Note that the ACL Plugin will reach v1.0 once it can be published on the marketplace but it is production ready regardless.
What’s new in ACL v1.0
Few things actually changed in between v0.8 and v1.0. Most of the changes revolved around minor additions, documentation updates, etc. There are two notable changes:
- The first is visible in the decompression graphs: we now yield the thread before measuring every sample. This helps ensure more stable results by reducing the likelihood that the kernel will swap out the thread and interrupt it while executing the decompression code.
- The second is visible in the compression stats for Paragon: a bug was causing the visible error to sometimes be partially hidden when 3D scale is present. While the new version is not less accurate than the previous, the measured error can be higher in very rare cases (only 1 clip is higher).
Regardless, the measuring should now be much more stable.
The next release of ACL will focus on improving the compression and decompression performance. While ACL was built from the ground up to be fast to decompress; so far the focus has been on making sure things function properly and safely to establish a solid baseline to work with. Now that this work is done, the fun part can begin: making it the best it can be! I have many improvements planned and while some of them will make it in v1.1, others will have to wait for future versions.

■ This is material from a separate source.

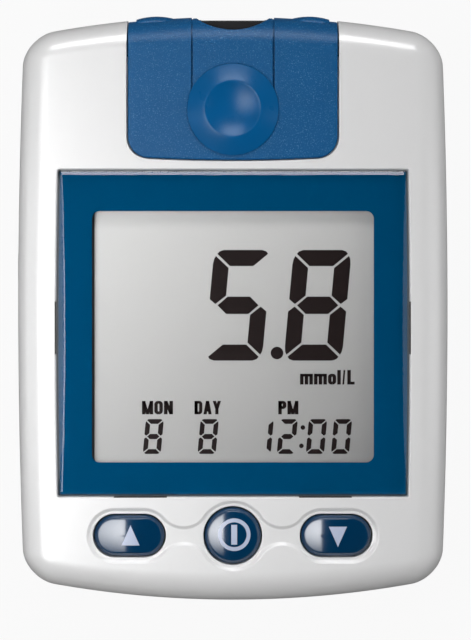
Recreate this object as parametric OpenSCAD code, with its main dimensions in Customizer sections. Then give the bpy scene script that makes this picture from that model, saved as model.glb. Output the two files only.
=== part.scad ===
// Blood glucose meter, lying on its back. X to the right, Y towards the test strip end, Z out of the face.
// The origin is the middle of the back face.

/* [Case] */
// Width of the case across its middle
body_w = 64; // [62:0.5:72]
// Length of the case from end to end
body_l = 87; // [86.5:0.5:96]
// Radius of the bow of each long side, seen from the front
side_arc_r = 1100; // [800:50:3000]
// Radius of the arch of each end, seen from the front
end_arc_r = 160; // [150:10:400]
// Radius of the four corners, seen from the front
corner_r = 4.8; // [4.4:0.1:5.4]
// Radius of the rounded edge round the face
face_edge_r = 4.6; // [3.5:0.1:4.8]
// Radius of the rounded edge round the back
back_edge_r = 3.4; // [2.4:0.1:3.8]
// Thickness of the case walls
wall = 1.9; // [1.6:0.1:2.1]
// Thickness of the case's back
floor_t = 1.8; // [1.6:0.1:2.2]
// Height of the seam between the case halves
seam_z = 9; // [7.5:0.25:9.5]
// Height of the lip that locates the case halves
lip_h = 1; // [0.6:0.1:1.1]
// Thickness of that lip
lip_t = 1; // [0.8:0.1:1.2]

/* [Display] */
// Distance from the case's side to the lens
lens_side_gap = 6.25; // [5.9:0.05:7]
// Distance from the cover's lower edge to the lens
lens_cover_gap = 1.43; // [1.2:0.01:2.4]
// Distance from the lens to the line of the keys
lens_key_gap = 6.14; // [6:0.02:7]
// Depth of the pocket that the lens sits in
pocket_depth = 1.6; // [1.2:0.1:2]
// How far the lens's edge stands above the face
lens_edge_rise = 0.1; // [0:0.05:0.3]
// Rise of the lens's arched top at its two ends, above its edge
lens_end_rise = 0.34; // [0.2:0.02:0.5]
// Rise of the lens's arched top at its middle, above its edge
lens_mid_rise = 0.89; // [0.6:0.05:1.1]
// Slope of the bevels along the lens's long sides
bevel_angle = 25; // [20:1:35]
// Bow of the lens's long sides
lens_bow = 0.25; // [0:0.05:0.3]
// Thickness of the printed border on the back of the lens
print_t = 0.1; // [0.05:0.05:0.2]
// Width of the printed border at each side of the window
border_side = 4.95; // [4.6:0.05:7]
// Width of the printed border above the window
border_top = 5.99; // [5:0.01:8]
// Width of the printed border below the window
border_bottom = 4.51; // [4.3:0.01:7]
// Corner radius of the clear window
window_r = 0.9; // [0.5:0.1:2]
// Thickness of the ledge under the lens
ledge_t = 1.2; // [1:0.1:1.5]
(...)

Special care will be taken to make sure ACL performs at its best in UE4 but there is no reason why it couldn’t be used in your own favorite game engine or animation middleware. Developing with UE4 is easier for me in large part because of my past experience with it, my relationship with Epic, and the fact that it is open source. Other game engines like Unity explicitly forbid their use for benchmarking purposes in their EULA which prevents me from publishing any results without prior written agreement form their legal departement. Furthermore, without access to the source code, creating a plugin for it requires a lot more work. In due time, I hope to support Unity, Godot, and anyone else willing to try it out.